DATASET SECTION.
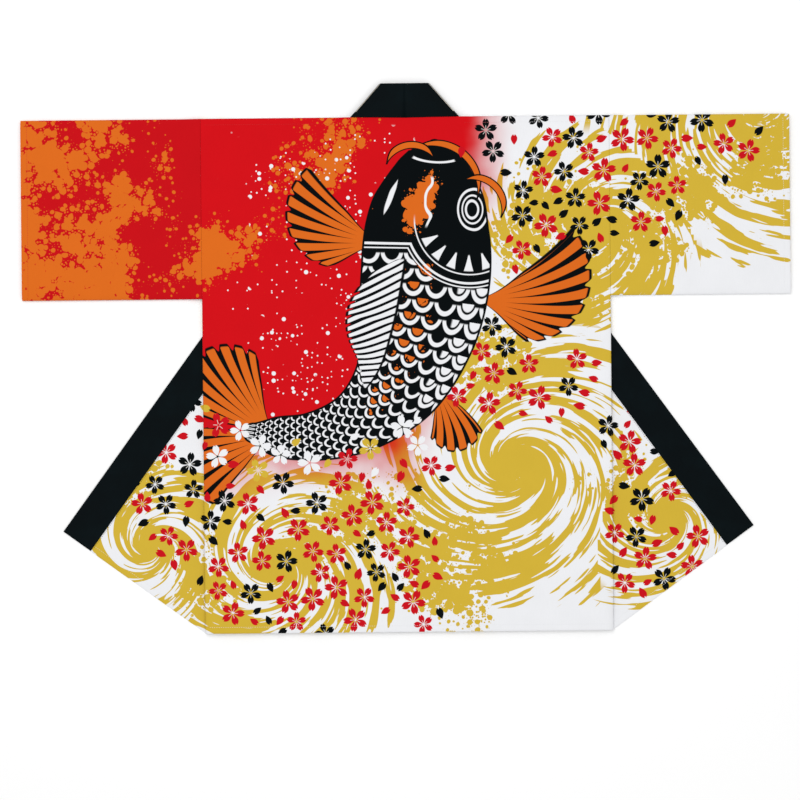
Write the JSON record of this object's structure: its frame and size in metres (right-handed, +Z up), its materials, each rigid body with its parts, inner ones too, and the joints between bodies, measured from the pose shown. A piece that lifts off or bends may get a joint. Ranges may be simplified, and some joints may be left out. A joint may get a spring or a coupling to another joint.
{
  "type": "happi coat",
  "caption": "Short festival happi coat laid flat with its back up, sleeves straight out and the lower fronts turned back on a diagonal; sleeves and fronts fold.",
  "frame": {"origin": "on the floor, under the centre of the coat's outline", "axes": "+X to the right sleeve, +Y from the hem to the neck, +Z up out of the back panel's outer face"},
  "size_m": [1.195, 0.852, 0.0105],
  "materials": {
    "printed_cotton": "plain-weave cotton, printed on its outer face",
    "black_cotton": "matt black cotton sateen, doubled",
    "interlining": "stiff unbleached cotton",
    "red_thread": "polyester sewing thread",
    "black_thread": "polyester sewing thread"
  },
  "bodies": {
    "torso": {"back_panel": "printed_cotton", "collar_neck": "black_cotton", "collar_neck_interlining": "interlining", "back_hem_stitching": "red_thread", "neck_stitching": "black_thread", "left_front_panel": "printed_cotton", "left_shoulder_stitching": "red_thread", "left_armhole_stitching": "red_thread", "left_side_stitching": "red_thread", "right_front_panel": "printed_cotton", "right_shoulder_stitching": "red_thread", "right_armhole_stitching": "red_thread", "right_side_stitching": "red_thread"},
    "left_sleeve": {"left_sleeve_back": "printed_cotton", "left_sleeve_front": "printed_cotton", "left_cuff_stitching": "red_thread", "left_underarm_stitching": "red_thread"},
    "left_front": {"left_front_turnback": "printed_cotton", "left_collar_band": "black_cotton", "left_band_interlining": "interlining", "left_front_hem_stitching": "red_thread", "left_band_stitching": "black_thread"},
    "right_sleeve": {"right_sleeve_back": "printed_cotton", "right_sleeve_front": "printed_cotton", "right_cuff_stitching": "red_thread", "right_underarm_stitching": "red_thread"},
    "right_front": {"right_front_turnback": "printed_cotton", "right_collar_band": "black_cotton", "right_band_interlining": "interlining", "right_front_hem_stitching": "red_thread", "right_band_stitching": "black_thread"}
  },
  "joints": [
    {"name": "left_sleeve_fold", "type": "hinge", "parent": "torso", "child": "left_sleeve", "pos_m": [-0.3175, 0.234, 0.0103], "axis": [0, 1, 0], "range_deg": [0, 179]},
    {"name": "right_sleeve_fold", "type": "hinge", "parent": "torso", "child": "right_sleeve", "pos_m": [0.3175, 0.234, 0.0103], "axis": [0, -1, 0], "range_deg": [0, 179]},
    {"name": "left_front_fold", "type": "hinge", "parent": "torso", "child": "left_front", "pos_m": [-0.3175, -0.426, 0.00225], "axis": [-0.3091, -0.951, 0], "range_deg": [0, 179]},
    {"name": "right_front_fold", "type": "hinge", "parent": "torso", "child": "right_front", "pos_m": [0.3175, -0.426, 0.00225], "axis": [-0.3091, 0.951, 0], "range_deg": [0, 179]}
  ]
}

WHAT IS EXPECTED. Would you give the material above again, complete and exact?

ANSWER FOR THIS EXERCISE.
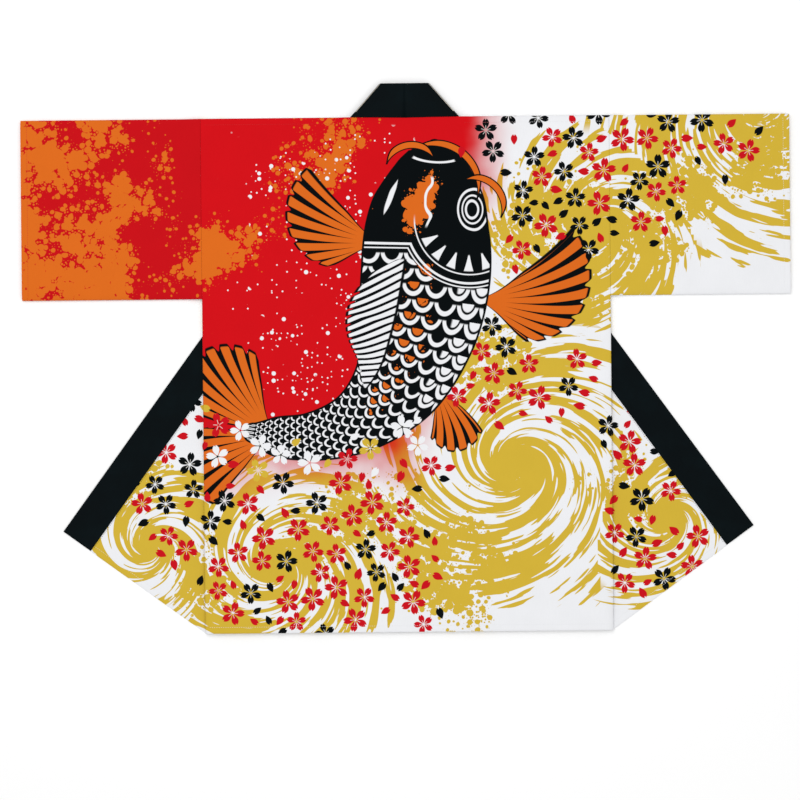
Write the JSON record of this object's structure: its frame and size in metres (right-handed, +Z up), its materials, each rigid body with its parts, inner ones too, and the joints between bodies, measured from the pose shown. A piece that lifts off or bends may get a joint. Ranges may be simplified, and some joints may be left out. A joint may get a spring or a coupling to another joint.
{
  "type": "happi coat",
  "caption": "Short festival happi coat laid flat with its back up, sleeves straight out and the lower fronts turned back on a diagonal; sleeves and fronts fold.",
  "frame": {"origin": "on the floor, under the centre of the coat's outline", "axes": "+X to the right sleeve, +Y from the hem to the neck, +Z up out of the back panel's outer face"},
  "size_m": [1.195, 0.852, 0.0105],
  "materials": {
    "printed_cotton": "plain-weave cotton, printed on its outer face",
    "black_cotton": "matt black cotton sateen, doubled",
    "interlining": "stiff unbleached cotton",
    "red_thread": "polyester sewing thread",
    "black_thread": "polyester sewing thread"
  },
  "bodies": {
    "torso": {"back_panel": "printed_cotton", "collar_neck": "black_cotton", "collar_neck_interlining": "interlining", "back_hem_stitching": "red_thread", "neck_stitching": "black_thread", "left_front_panel": "printed_cotton", "left_shoulder_stitching": "red_thread", "left_armhole_stitching": "red_thread", "left_side_stitching": "red_thread", "right_front_panel": "printed_cotton", "right_shoulder_stitching": "red_thread", "right_armhole_stitching": "red_thread", "right_side_stitching": "red_thread"},
    "left_sleeve": {"left_sleeve_back": "printed_cotton", "left_sleeve_front": "printed_cotton", "left_cuff_stitching": "red_thread", "left_underarm_stitching": "red_thread"},
    "left_front": {"left_front_turnback": "printed_cotton", "left_collar_band": "black_cotton", "left_band_interlining": "interlining", "left_front_hem_stitching": "red_thread", "left_band_stitching": "black_thread"},
    "right_sleeve": {"right_sleeve_back": "printed_cotton", "right_sleeve_front": "printed_cotton", "right_cuff_stitching": "red_thread", "right_underarm_stitching": "red_thread"},
    "right_front": {"right_front_turnback": "printed_cotton", "right_collar_band": "black_cotton", "right_band_interlining": "interlining", "right_front_hem_stitching": "red_thread", "right_band_stitching": "black_thread"}
  },
  "joints": [
    {"name": "left_sleeve_fold", "type": "hinge", "parent": "torso", "child": "left_sleeve", "pos_m": [-0.3175, 0.234, 0.0103], "axis": [0, 1, 0], "range_deg": [0, 179]},
    {"name": "right_sleeve_fold", "type": "hinge", "parent": "torso", "child": "right_sleeve", "pos_m": [0.3175, 0.234, 0.0103], "axis": [0, -1, 0], "range_deg": [0, 179]},
    {"name": "left_front_fold", "type": "hinge", "parent": "torso", "child": "left_front", "pos_m": [-0.3175, -0.426, 0.00225], "axis": [-0.3091, -0.951, 0], "range_deg": [0, 179]},
    {"name": "right_front_fold", "type": "hinge", "parent": "torso", "child": "right_front", "pos_m": [0.3175, -0.426, 0.00225], "axis": [-0.3091, 0.951, 0], "range_deg": [0, 179]}
  ]
}